TRSW_200419_118
Existing comment: River Farms to Urban Towers
Southwest Heritage Trail
15 Linking the "Island" to the City

A massive, Romanesque style Metropolitan Street Railway car barn once commanded the corner behind you across O Street, with repair shops across Fourth Street. They dated from the 1880s, and were part of Washington's first street railway system. Streetcars were a lifeline for this neighborhood, long known as "the island" because it was cut off from the rest of Washington by creeks, a canal, the Mall, and eventually railroads and freeways. "We had our own community here," recalled Southwester Clarence "Chick" Jackson, "but we could also go anywhere off the island on the streetcar. It was our ... connection to the city."
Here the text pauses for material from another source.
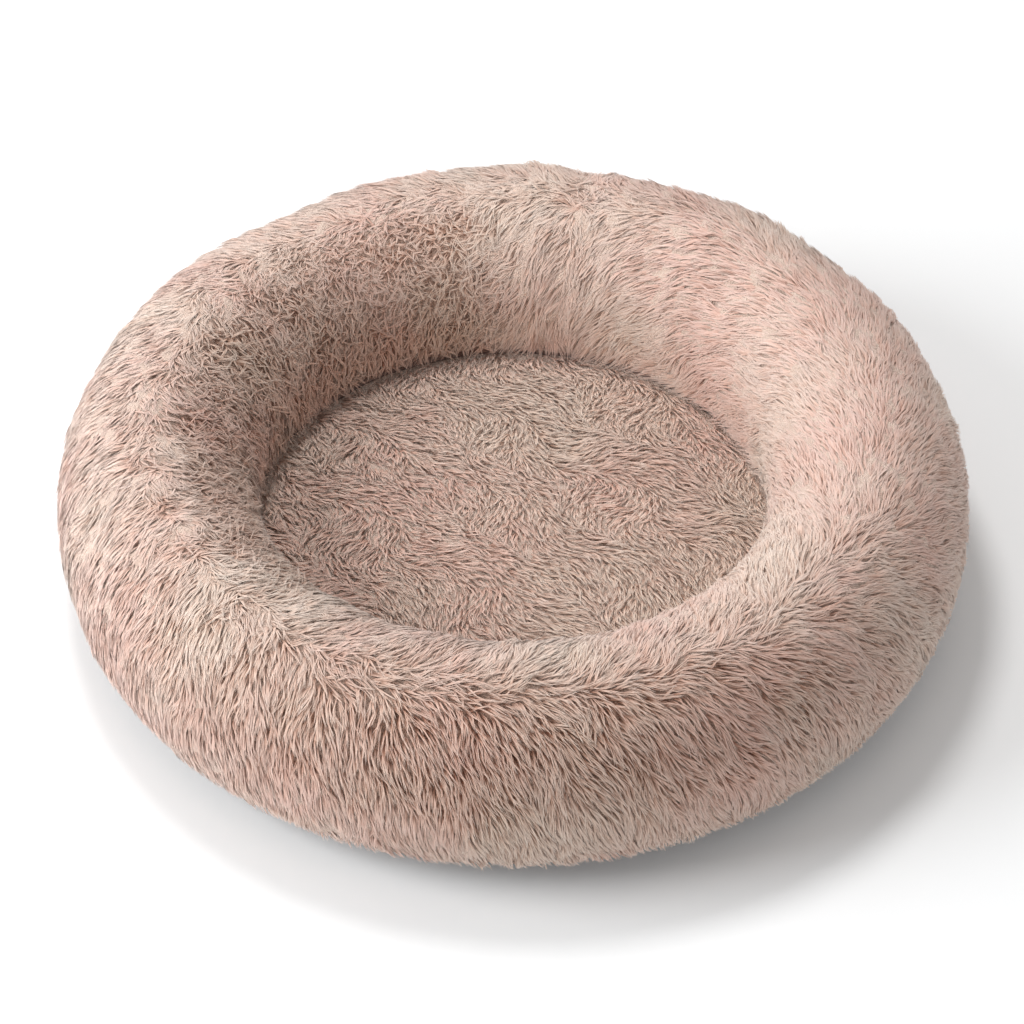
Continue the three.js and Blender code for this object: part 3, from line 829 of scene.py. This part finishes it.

In the early 1800s, Washingtonians walked or rode in carriages and wagons or astride horses. Later they traveled in horse-drawn wagons known as public omnibuses. By the Civil War, however, the city was booming, overwhelmed with soldiers, civilians, and supplies that needed to be moved around. In 1862 Congress chartered the first street railway - rail cars pulled by horses on steel tracks. Given the strategic importance of Southwest's wharves, one of the first three lines ran from Boundary Street (now Florida Avenue,NW) to Seventh Street, then back.

The electric trolleys of the late 1880s came next, but they were replaced with buses in 1962. That year most car barns became unnecessary. O. Roy Chalk, who owned D.C. Transit (which became Metrobus in 1973), tore down his car barns to build the apartment houses Riverside Condominium and Channel Square.